For a refreshing antidote to the mind-numbing fog of Grant's arguments, I recommend reading Yaron Brook's Op-Ed in Forbes Magazine.

After delineating all the factors leading up to the recent mortgage/banking crisis and highlighting some of the same points raised by Mr. Grant -- specifically that the implied government safety net of the FDIC and other govt. institutions engineered a false sense of security that Wall Street stupidly acted upon -- Yaron Brook ends with a very different conclusion:
Given that our government was behind the wheel, influencing every aspect of the mortgage crisis, it is absurd to call today's situation the result of insufficient regulation.
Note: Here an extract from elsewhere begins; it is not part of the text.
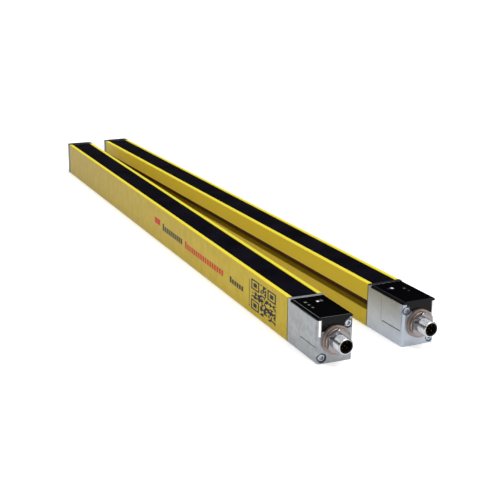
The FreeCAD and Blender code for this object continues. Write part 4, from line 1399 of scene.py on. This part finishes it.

We do not need more regulation or economic "steering"--laws or bureaucrats dictating to financiers and investors the kind of innovation they may or may not engage in. If that were the solution to economic problems, then Hugo Chavez would preside over the world's healthiest economy in Venezuela. What we need to do is remove the government's power to coerce, bribe, reward and bail out irrational decisions. The unfree market has failed. It's time for a truly free market.
This is the type of analysis we need in the face of the current problems, not some whining about a lack of popular outrage or yearning for less greed and more regulation. Shame on the Wall Street Journal for not being more discerning in its choice of columnists.